The difference between pulling a fly ball and hitting a grounder up the middle, even with the defense hobbled, is 230 points of batting average and 1400 points of slugging. Even hitting a line drive up the middle is a little worse than hitting a fly ball: .620/.793 versus .474/1.686. The difference is so large that it’s worth wearing an increased strikeout rate to try to hit pulled fly balls. 

Let’s go back to Sword for a second. 

“What you’re trying to do is change what’s rewarded at the highest level so that effect filters down all the way through the giant baseball system around the world.”

This is an impossible task within the framework of baseball as we know it. The value difference between pulling a fly ball -- hitting any fly ball -- and hitting a ground ball is so great that nothing currently on the table, not even the execrable “pie slice” rule, will be enough to change hitter behavior. You would have to take fielders off the diamond, or put a balata ball in play, or have two-strike strikeouts, to make it more profitable for hitters to hit ground balls instead of fly balls. It’s the way the engine of baseball works. The runs are in pulling fly balls, and everything else doesn’t work as well.

The shift restrictions, which MLB seems to think will get players to hit more ground balls, do the opposite. Pulled ground balls, and to a lesser extent pulled line drives, are the waste produced by trying to hit pulled fly balls. Last year, hitters would be punished for failing at their primary goal by defenses positioned to turn the batter’s failure into an out. Now, those batters are rewarded.
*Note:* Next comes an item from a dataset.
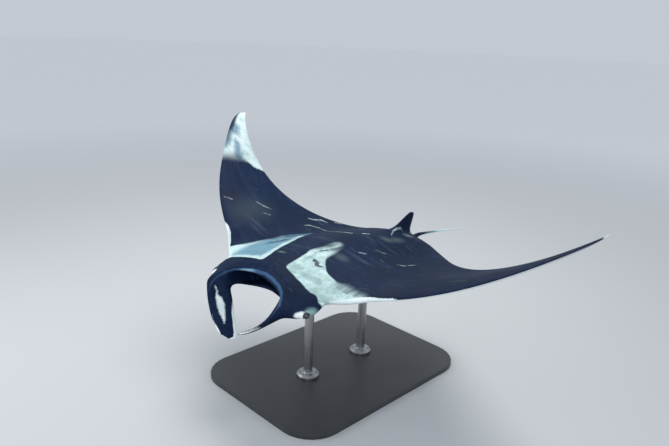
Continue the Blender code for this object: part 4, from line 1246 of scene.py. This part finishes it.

Because of this, they’re committing even more to that approach.

Doubling Down (process stats, April-May, 2022-23)

        FB%    Pull%      K%
2023  37.1%    40.9%   22.7%
2022  36.8%    40.5%   22.3%


Batters are hitting more fly balls, they’re pulling the ball more, and they’re striking out more under the new rules, because the new rules reward the dominant style of hitting, and the dominant style of hitting is the the way to win baseball games.

If you want to change hitter behavior, you have to deal with the pitchers. Until then, MLB is just making things worse.